I honestly didn’t know anything about Screech Owls and wasn’t sure if he came in peace. His stillness unnerved me. My friend and I decided to give him some space and scooted to the opposite end of the pool, bobbing along slowly, constrained by the buoyant Pool Saddles. Within a few minutes, the little guy hopped from the blue chair and stood on the stone coping at the edge of the water.  As we watched to see what would happen next, the owl seemed frozen, like the concrete rabbit on the deck nearby.


“What is going on? Do you believe this?” I was incredulous.
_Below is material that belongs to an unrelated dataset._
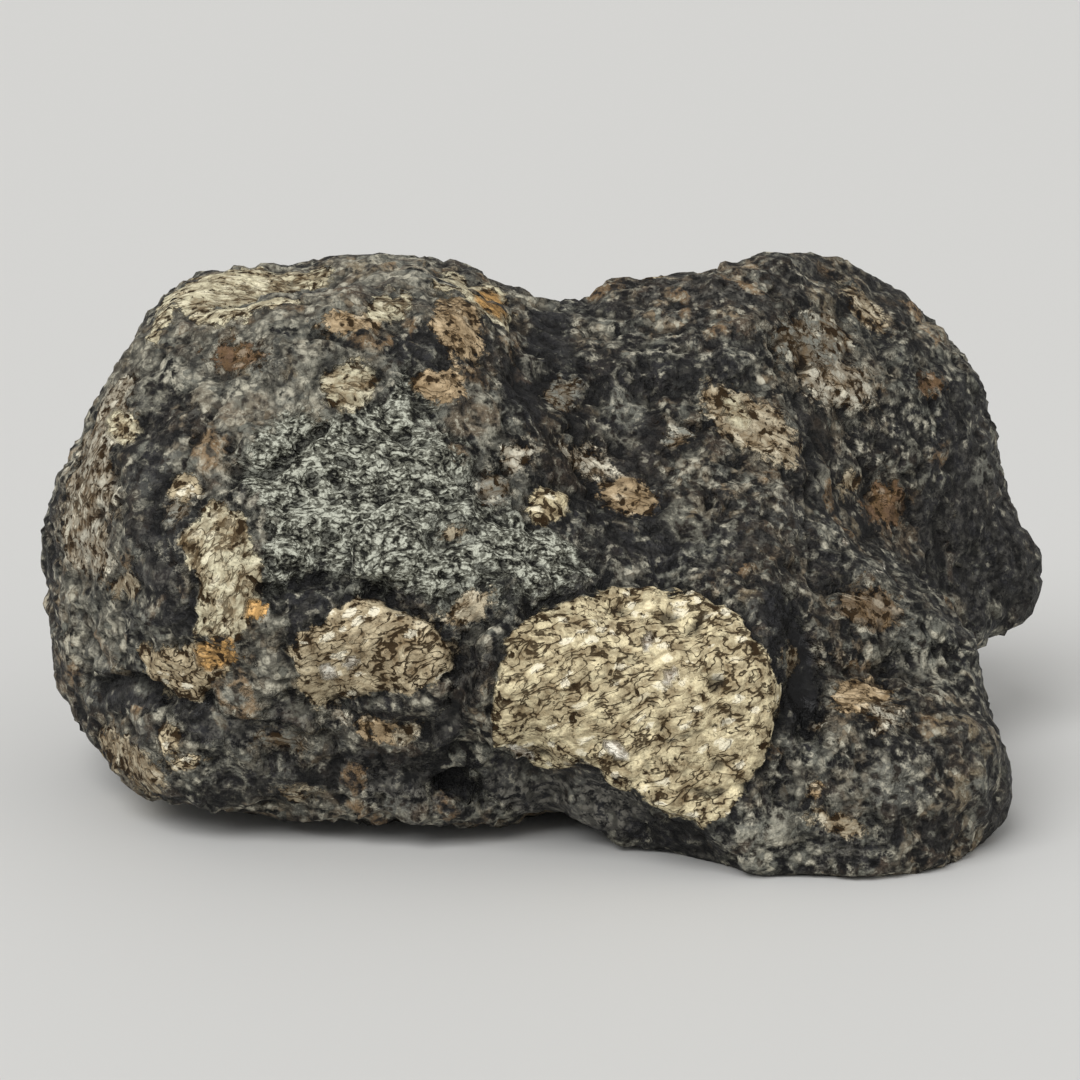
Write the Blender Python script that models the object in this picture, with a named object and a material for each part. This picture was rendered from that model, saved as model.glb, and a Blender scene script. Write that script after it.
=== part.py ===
"""A eucrite melt breccia: one natural stone, a fragment of a stony meteorite that fills a palm.

Metres, +Z up. +X runs along the stone's length and -Y points out of its best face.
The origin is under the middle of the stone, at the level that it rests on.
The shape is worked out in millimetres, and turned into metres when the mesh is made.
"""

import bmesh
import bpy
import numpy as np

MM = 0.001

# The net that is drawn over the stone: its cells along X, Y and Z, how far it is stretched that way
# before it is evened out, the rounds of that, and how far a point goes each round towards the
# middle of its neighbours
CELLS = (37, 24, 19)
SPREAD = np.array((1.5, 1.0, 0.8))
EVENING_ROUNDS = 40
EVENING_PULL = 0.6

# The place under the middle of the stone, which the finished mesh has as its origin
MIDDLE = np.array((1.31, 6.18, 0.0))

# A point inside the stone that the net is first cast out from, how far, and in which steps
HEART = np.array((2.0, 3.0, 13.0))
REACH = 62.0
CAST_STEPS = 124
CAST_HALVINGS = 12

# How a point settles on the skin: the rounds at the end, the step over which the field's slope is
# measured, the furthest that a point may slide in a round, and the least slope that is trusted
SETTLING_ROUNDS = 4
SLOPE_STEP = 0.05
LONGEST_SLIDE = 1.0
LEAST_SLOPE_SQUARED = 0.2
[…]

My wise friend took it all in stride. “Owls are considered sacred in Native American culture, and thought to bring messages.”
 

We offered each other ideas about what this guy might be trying to say, as it stared. Time inched along until his next hop, which landed the tiny creature in the three inches of beachfront water. He dunked himself - a splash bath – several times, somehow in complete silence.

 
“He trusts us,” I said.


 “I know, right?” my friend replied.


We marveled at how this creature, about the size of my foot, appeared to have zero fear.

 
In unison, she and I laughed, “Because we can be trusted!”

 
It was then my friend saw the other two owls. One hid in the shadows of the garden pergola trellis and one seemed to watch the scene unfold from a vantage point on the roof. One at a time, they each came to rest atop the blue chair, then hop onto the pool’s coping and into the water for a quick bath. Meanwhile, the first owl flew to perch on a chandelier dangling from the elm tree above us. I’d handmade three of these for my birthday party earlier in the spring and felt glad I hadn’t taken them down.  

 
Once all three owls had finished their baths, they took off in a blur, circling the side of the house to start the rest of their day. My friend told me that she’d said a silent prayer of gratitude to the owls and I wished I’d thought to do that. We both felt we’d witnessed something sacred in that thirty five minute space between dusk and nightfall. And the trust bestowed upon us impacted me. The knowledge that I was deemed trustworthy by such small adorable creatures equated to a greater truth: I could trust MYSELF.

 
I told a number of people, including my husband, afterwards and no one had heard of this happening before. Several suggested I try again the next night and use my phone to get a video. But I doubted I would ever see such a thing again in my lifetime and apparently my husband agreed because the next night he didn’t want to give up what he was doing to find out. I slipped into the pool after work around 8:30 and waited to see if anything would happen. In a few short minutes the owls arrived. This night there was a total of five. They followed the same pattern of taking turns in the water, patiently waiting on the roof, the patio, the pergola. The little blue chair was like the runway before take-off, with never more than two at a time perched upon it. This night I remembered to whisper a word of thanks to them. Thanks for reminding me to show up in this world as a safe, trustworthy person. Thanks for reminding me that it’s okay to trust others. And for reminding me that no matter what happens at any time in my life, I can count on myself to manage it. Trusting ourselves builds the foundation of a courageous life. When I know I can trust myself, I know I’ll be okay no matter what.  Trusting myself means I am free: Free to love, free to dare, free to discern what makes me happy.

 
Over the next week, each evening at dusk, the owls came. I watched them as I bobbed around in the pool, taking in their message and quietly thanking them. I invited other friends to join, not knowing each night if this would be an evening with or without owls. I stopped feeling ashamed to offer pool shoes or be seen in my swimsuit. I wanted all of my friends and loved ones to have the felt experience of “I can be trusted”. And the owls, they did not disappoint.

 
A storm blew in on Saturday afternoon and it rained for several days.  I led my first 3 Day Intensive at a nearby hotel and when I returned home, there were no more owl sightings. I knew the owl experience would eventually come to an end, and although I felt sad when it did, I was grateful for the gift they had given. It’s time to trust myself.